Une gamme de sept voix masculines décline finement la totalité des registres répertoriables. Le roi Erimante est confié au baryton-basse Alexander Miminoshvili. Son parlar cantando (parlé chanté), clair et intelligible, incorpore la noire gravité de ses conclusions d’arioso (entre aria et récitatif). Aldimira traîne deux cœurs après elle, deux contre-ténors, aux contours physiques et vocaux contrastés. Orimeno est investi par le contre-ténor au timbre transparent Jakub Józef Orliński. Il a l’étrangeté d’une créature hip-hop, tendrement hallucinée par son objet d’amour. Idraspe est confié au contre-ténor Carlo Vistoli, plus sombre et émouvant, en vertu de son rôle-clé dans l’intrigue. Le ténor Stuart Jackson est Alcesta, l’inoubliable nourrice-archétype sur le retour, d’une comédie musicale déjantée, et qui assure et assume la quasi intégralité de la dimension comique de l’œuvre. Démesuré physiquement dans son tailleur chanel-fuchsia, et vocalement dans ses réparties vocales et chorégraphiques, il est celui par qui le burlesque rend hommage à la grandeur. Trois seconds rôles, mais qui demeurent cependant consistants, parachèvent cette opulente distribution masculine. Argippo est interprété par le fougueux baryton Andrea Bonsignore, en jupe de velours et bonnet de cuir. Clerio Moro est le contre-ténor Tai Oney, à la fois bouffe et expressif. Enfin Diarte à la douceur guerrière et loyale du ténor Jonathan Abernethy.

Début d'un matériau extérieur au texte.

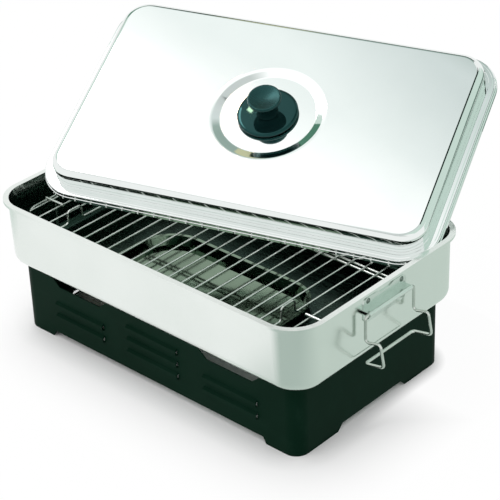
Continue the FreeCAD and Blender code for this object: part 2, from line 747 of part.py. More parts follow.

Andrea Bonsignore et Lea Desandre - Erismena par Bellorini (© Pascal Victor) )
Ce qui parfait la sensation d’immersion dans une gerbe d’abondance sonore est le fait de l’orchestre de la Cappella Mediterranea, petit ensemble à la dimension exacte des opéras vénitiens, placé sous la direction, depuis le clavecin, de Leonardo García Alarcón. Il en extrait les sons du passé, chauds, enveloppants et étirés, qui s’entendent comme les excroissances nécessaires et naturelles de la vocalité.
L’œuvre de Cavalli ravit en tant qu’hymne à l’amour libre, féminin qui plus est. Elle offre un regard en arrière salvateur sur une époque et un art capables de penser ensemble la sincérité tragique du désir amoureux et la trivialité cynique de ses réalisations concrètes.